Periodic Reporting for period 2 - SYNERGY (Developing new behavioural models at the intersection of psychology, econometrics and machine learning)
Période du rapport: 2023-08-01 au 2025-01-31
While models have been used routinely to predict demand across different fields for several decades, their true potential has been limited by a failure to build synergies across three key methodological disciplines. These three areas all have strengths and weaknesses.
Process modelling (PM) in psychology, neuro-economics, and cognate disciplines focusses on “how” decisions are made, developing models that closely resemble known theories of behaviour, with particular interest in neural correlates, temporal dynamics and incorporating psychometric measurements.
Machine learning (ML) focusses on the “outcome”, replicating current choices or making predictions of changes in behaviour as a function of changing inputs. Increases in computing power have led to a growing popularity of ML techniques.
Choice modelling (CM) is positioned in between PM and ML, relying on structures that make a convenient, but realistic, assumption about the behavioural process, i.e. they fix the “how”, and focus on inferring the “why”, establishing which characteristics influence choices, in what direction, and to what extent. Unlike in PM, the assumptions about the process are driven by trade-offs between behavioural flexibility and computational tractability, large-scale applicability, and policy-relevance. A majority of work relies on random utility maximisation (RUM), producing outputs suitable for economic analysis.
The SYNERGY project will develop a new paradigm for modelling human decision making that addresses the schism between these three key disciplines, leading to new Data-Driven Behavioural Models (DDBMs) that recognise the importance of i) capturing “how” decisions are made, ii) identifying “why” a specific decision is reached, and iii) accurately predicting the “outcome” of future decisions.

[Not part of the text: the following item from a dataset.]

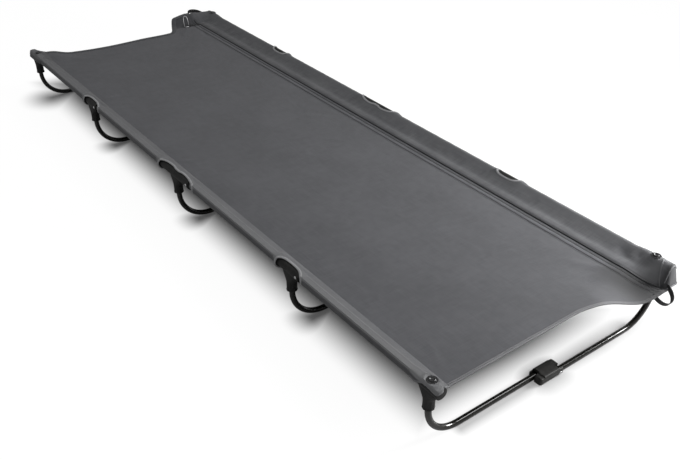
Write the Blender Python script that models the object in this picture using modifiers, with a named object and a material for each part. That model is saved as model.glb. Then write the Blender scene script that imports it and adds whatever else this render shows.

In the context of process models, the focus has been on improving the applicability of psychological models to real-world applications, and carrying out comparisons between models from psychology and econometric models seeking to capture similar behavioural patterns. This has looked both at models covering learning of preferences and models capturing internal (mental) deliberation processes. At the same time, initial efforts have been made to apply reinforcement learning models to real world choice data.
In machine learning (ML), the work thus far has focussed on a number of very distinct areas, namely a) the improvement of behavioural realism of ML algorithms, b) the evaluation and benchmarking of the prediction performance of ML, the c) improvement of out of sample prediction, and d) increasing the richness of representation of behavioural diversity.
In choice modelling, the focus has been on further developing our abilities to exploit rich new data sources with high spatial resolution, and to improve convergence performance for complex models.
Finally, initial work has looked at ensemble techniques, building joint up models that bring together components from all three disciplines.
Numerous further developments are anticipated for the remainder of the project. These relate to the first large scale implementation of the active inference principle from mathematical psychology, the development of choice models that integrate ideas on preference learning from psychology, and the development of machine learning approaches for exploring and capturing preference heterogeneity.